The high-speed rail link was constructed several years after the Channel Tunnel was completed, and was a quite separate project. “There was a small LBA team leading the Joint Venture. The ground was difficult at times, the contract was a tough one, but as a result of forming an agreement with the client, the project manager, and other contractors, the London Tunnels Alliance delivered the tunnels and the Stratford Box on time and on budget – quite rare for a major tunnelling scheme. That is where we really started seeing what collaboration can do.”

Since then, LBA has flourished, in part because of collaboration: it is entirely employee-owned. Project management and consultancy in tunnelling and underground space is its business – “HS1, HS2, Crossrail, Hinkley Point C Marine Works, York Potash, and MetroLink in Dublin have been among our projects, and these days we are looking at consultancy farther afield for example New York using our London Bridge Consultant Network. The challenges, I’m pleased to say, persist but that is what we thrive on.”

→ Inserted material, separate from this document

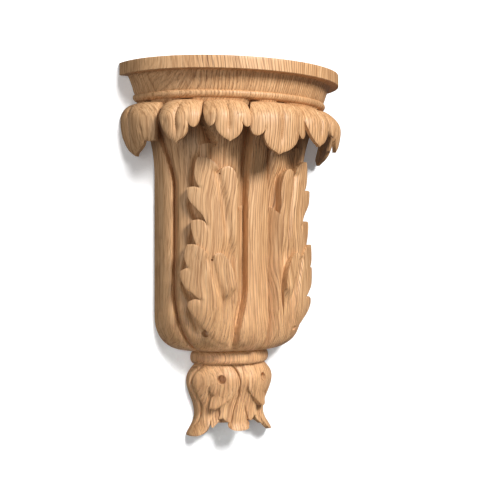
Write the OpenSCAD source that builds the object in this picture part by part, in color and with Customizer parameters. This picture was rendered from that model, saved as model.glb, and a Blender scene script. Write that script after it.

And he sums up what he sees as the essentials of engineering: “Look for the pitfalls. Spend your time looking for them and understanding how you’re going to deal with them. Select the right people for your team, understand their strengths, and play to them.

“I would like to add that I have found my last fifty years in civil engineering and tunnelling fulfilling, challenging at times but always enjoyable. There is nothing like the satisfaction of a contract or commission completed on time, to budget, and with a happy client. Hard work is expected and rewarded. I will never be rich but I will be comfortable and I would recommend the life to all young men and women.”